Decisões judiciais que negam benefícios previdenciários a trabalhadores rurais com produção um pouco acima da média ou que utilizam maquinário moderno demonstram como a interpretação da lei pode ser prejudicial.

Essa insegurança tem um impacto direto na vida dos trabalhadores rurais, que ficam sem a proteção previdenciária a que têm direito. Além disso, evidencia um debate que revela falha na interpretação da norma, ao se pôr em xeque se o benefício destinado aos segurados especiais é previdenciário ou assistencial.

O parágrafo 8 do artigo 195 da Constituição Federal não deixa espaço para dúvidas, em razão de seu caráter tributário, o segurado especial contribui para a previdência e, por esta razão, não há o que se falar em assistencialismo no que tange, por exemplo, a aposentadoria por idade rural.
 

 

Críticas ao modelo contributivo

Desde a promulgação da Constituição Cidadã, tem-se debatido intensamente sobre o déficit ocasionado pela forma como é dado o custeio dos benefícios destinados aos segurados especiais.

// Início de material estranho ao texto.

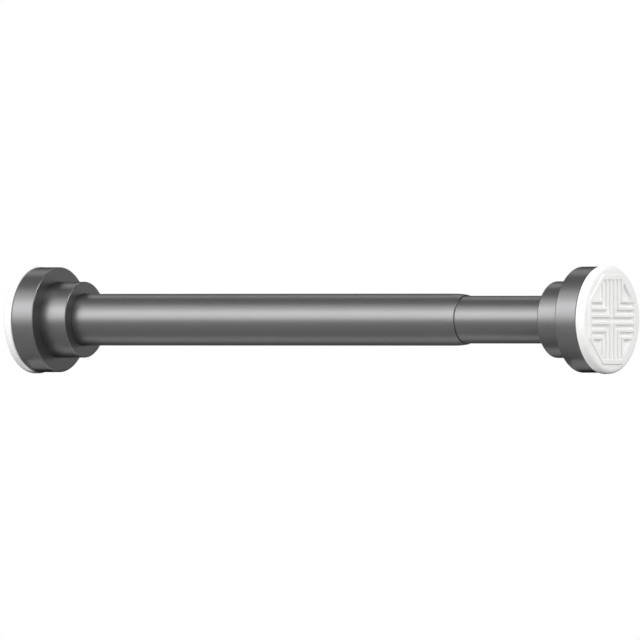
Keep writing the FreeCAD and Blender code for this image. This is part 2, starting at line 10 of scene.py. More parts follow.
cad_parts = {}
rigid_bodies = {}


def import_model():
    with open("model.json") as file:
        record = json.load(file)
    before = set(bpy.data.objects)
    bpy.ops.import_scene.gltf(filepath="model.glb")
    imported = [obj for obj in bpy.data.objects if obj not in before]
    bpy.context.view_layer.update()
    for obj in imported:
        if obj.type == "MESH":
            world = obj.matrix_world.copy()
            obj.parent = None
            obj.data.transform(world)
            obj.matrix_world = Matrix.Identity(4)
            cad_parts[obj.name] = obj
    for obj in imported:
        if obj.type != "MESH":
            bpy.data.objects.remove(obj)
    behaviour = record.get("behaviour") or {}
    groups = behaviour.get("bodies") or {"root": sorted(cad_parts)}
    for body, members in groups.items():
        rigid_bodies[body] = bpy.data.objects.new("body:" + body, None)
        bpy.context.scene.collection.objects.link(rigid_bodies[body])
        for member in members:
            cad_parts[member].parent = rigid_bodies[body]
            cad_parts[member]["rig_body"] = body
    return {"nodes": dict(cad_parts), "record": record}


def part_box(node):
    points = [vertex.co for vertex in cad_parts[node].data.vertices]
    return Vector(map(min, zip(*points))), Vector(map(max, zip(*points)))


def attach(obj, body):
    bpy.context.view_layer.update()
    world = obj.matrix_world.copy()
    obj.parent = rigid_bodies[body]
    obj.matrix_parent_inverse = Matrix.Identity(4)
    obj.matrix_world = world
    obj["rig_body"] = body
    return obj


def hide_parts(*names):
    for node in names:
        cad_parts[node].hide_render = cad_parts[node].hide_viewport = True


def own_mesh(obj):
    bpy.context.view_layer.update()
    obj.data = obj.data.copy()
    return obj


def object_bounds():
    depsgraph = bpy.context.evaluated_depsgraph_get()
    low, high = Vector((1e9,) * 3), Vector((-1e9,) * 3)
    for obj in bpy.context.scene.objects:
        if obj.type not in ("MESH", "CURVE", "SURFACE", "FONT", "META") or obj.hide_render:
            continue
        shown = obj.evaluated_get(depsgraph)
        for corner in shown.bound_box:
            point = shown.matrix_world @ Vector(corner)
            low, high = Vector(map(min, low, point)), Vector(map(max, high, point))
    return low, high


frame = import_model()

A questão do financiamento previdenciário desses trabalhadores rurais sempre causou controvérsia, tanto entre especialistas quanto entre os próprios segurados, devido às especificidades e vulnerabilidades que envolvem a agricultura familiar e a economia rural.

Esse debate tornou-se ainda mais acalorado durante a discussão do texto da reforma da previdência ocorrida em novembro de 2019. Apesar das inúmeras mudanças propostas, os trabalhadores rurais acabaram sendo deixados de fora das alterações legislativas, o que gerou um misto de alívio e preocupação. Enquanto muitos comemoravam a manutenção dos direitos adquiridos, havia também uma crescente inquietação quanto à sustentabilidade do sistema previdenciário em longo prazo.

No entanto, é fundamental reconhecer que o déficit previdenciário não pode ser corrigido pela exclusão daqueles que sempre trabalharam em conformidade com as previsões normativas. A solução para os desafios econômicos e financeiros do sistema previdenciário deve passar por uma abordagem inclusiva e justa, que garanta a proteção social dos trabalhadores rurais sem comprometer a viabilidade da previdência. Excluir cidadãos que contribuíram e se dedicaram ao desenvolvimento do país é uma solução simplista e injusta que não aborda as raízes do problema.